I completely agree. I almost always play "human" in most games - for the exact opposite reason. I want to, hopefully, experience the setting's assumptions about non-humans through the eyes of whatever human character I'm playing. It's like the thrill of discovery, rather than me butting heads with the GM on what they think Elves or Dwarves are supposed to be vs. my own PC concept. What I find, sadly, is that most GM's just play non-humans as humans with rubber prosthetics.

This is where all the typical D&D-style fantasy tropes have emerged, quite different from their mythological and literary roots.

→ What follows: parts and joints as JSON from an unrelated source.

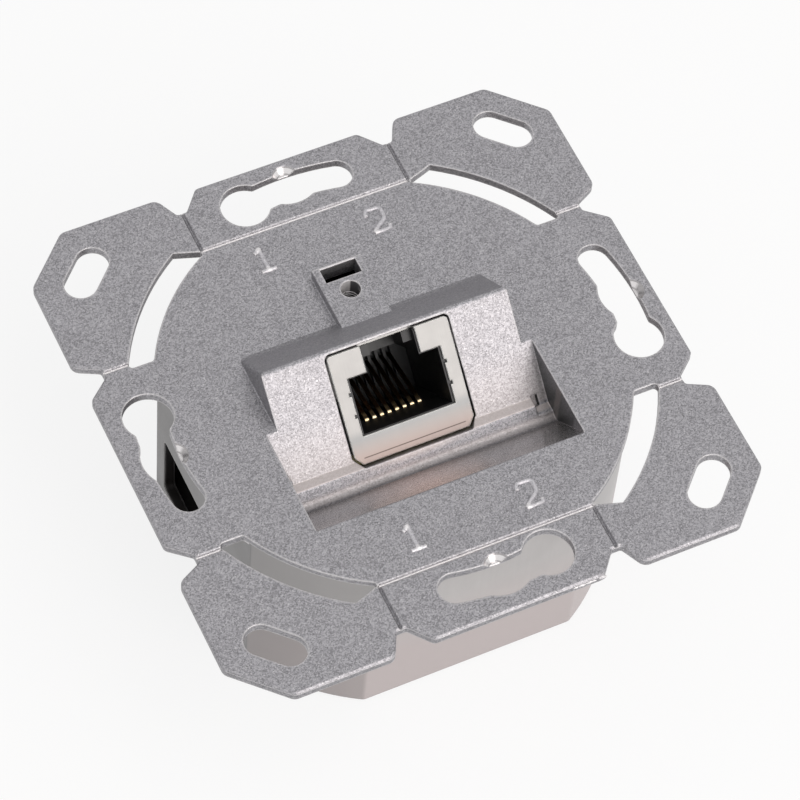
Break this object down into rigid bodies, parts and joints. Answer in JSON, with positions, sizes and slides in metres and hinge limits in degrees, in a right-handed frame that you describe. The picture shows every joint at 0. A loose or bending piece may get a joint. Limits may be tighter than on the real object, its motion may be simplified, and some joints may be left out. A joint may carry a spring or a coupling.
{
  "type": "ethernet socket insert",
  "caption": "Shielded network socket insert for a round flush box: cast plate with a slanted jack in a trough, break-off corner tabs and a round rear housing.",
  "frame": {"origin": "middle of the mounting plate, on its rear face, the face that lies on the wall", "axes": "+Z out of the wall, +Y up the plate, +X to the right seen from the front; the jack looks down and out"},
  "size_m": [0.0708, 0.0708, 0.0349],
  "materials": {
    "cast_zinc": "sparkling die-cast zinc, fine grain",
    "housing_metal": "smooth satin, light grey",
    "nickel_sheet": "satin nickel-plated sheet",
    "black_plastic": "black, half gloss",
    "white_plastic": "natural white, half gloss",
    "gold_plate": "gold-plated spring",
    "tinned_bronze": "tinned",
    "board_green": "green solder mask on glass-fibre laminate",
    "zinc_steel": "bright zinc-plated steel"
  },
  "bodies": {
    "root": {"blade_1": "tinned_bronze", "blade_2": "tinned_bronze", "blade_3": "tinned_bronze", "blade_4": "tinned_bronze", "blade_5": "tinned_bronze", "blade_6": "tinned_bronze", "blade_7": "tinned_bronze", "blade_8": "tinned_bronze", "board_screws": "zinc_steel", "cable_clamp": "zinc_steel", "circuit_board": "board_green", "clamp_screws": "zinc_steel", "contact_1": "gold_plate", "contact_2": "gold_plate", "contact_3": "gold_plate", "contact_4": "gold_plate", "contact_5": "gold_plate", "contact_6": "gold_plate", "contact_7": "gold_plate", "contact_8": "gold_plate", "contact_carrier": "black_plastic", "earth_spring_left": "tinned_bronze", "earth_spring_right": "tinned_bronze", "housing_screws": "zinc_steel", "jack_body": "black_plastic", "jack_shield": "nickel_sheet", "mounting_plate": "cast_zinc", "rear_housing": "housing_metal", "terminal_block_left": "white_plastic", "terminal_block_right": "white_plastic"}
  },
  "joints": []
}
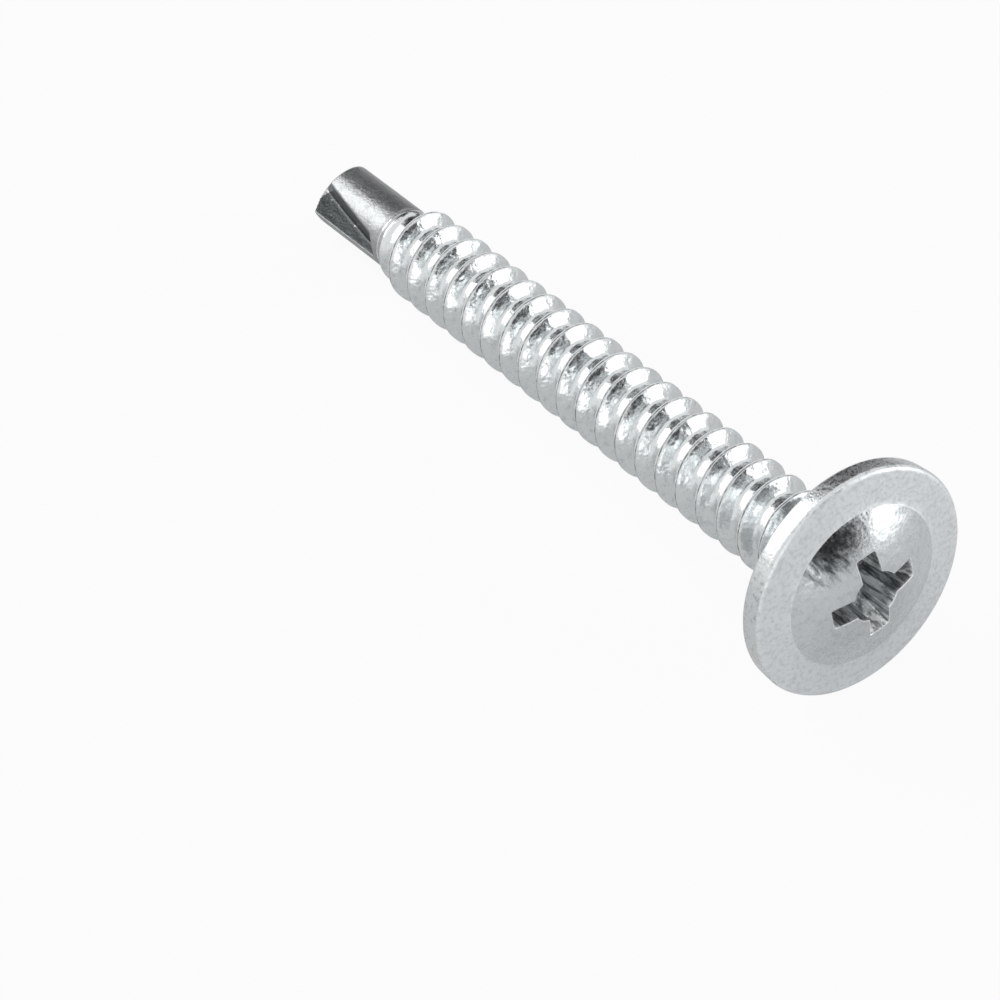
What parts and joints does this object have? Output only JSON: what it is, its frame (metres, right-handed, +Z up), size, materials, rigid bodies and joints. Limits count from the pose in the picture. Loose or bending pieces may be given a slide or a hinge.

Some things that this thread is *really* indicating to me is the importance of hitting the sweet spot between narrative assumptions and mechanical realities. Which brings me to the question of "assumed" social mechanics-as-balance (which I'm going to make another thread for).
I think the issue;
For the 'humans' of the setting those non-humans are normal to them. The 'alien' issues is from Peter, Paul, Mary, John, and Bubba sitting around the gaming table. It's as CRK likes to say purely OOC tripe. Paul is really, really trying to get the other players to 'see' the alien nature of of his Spurkletinklesaur Flingker-User. There is no 'alien'-ness.
 
To be honest, I'm one of those rare younger D&D players who actually prefers playing as a Human.

When I do play a non-human, it's usually either Half-Elf or Elf.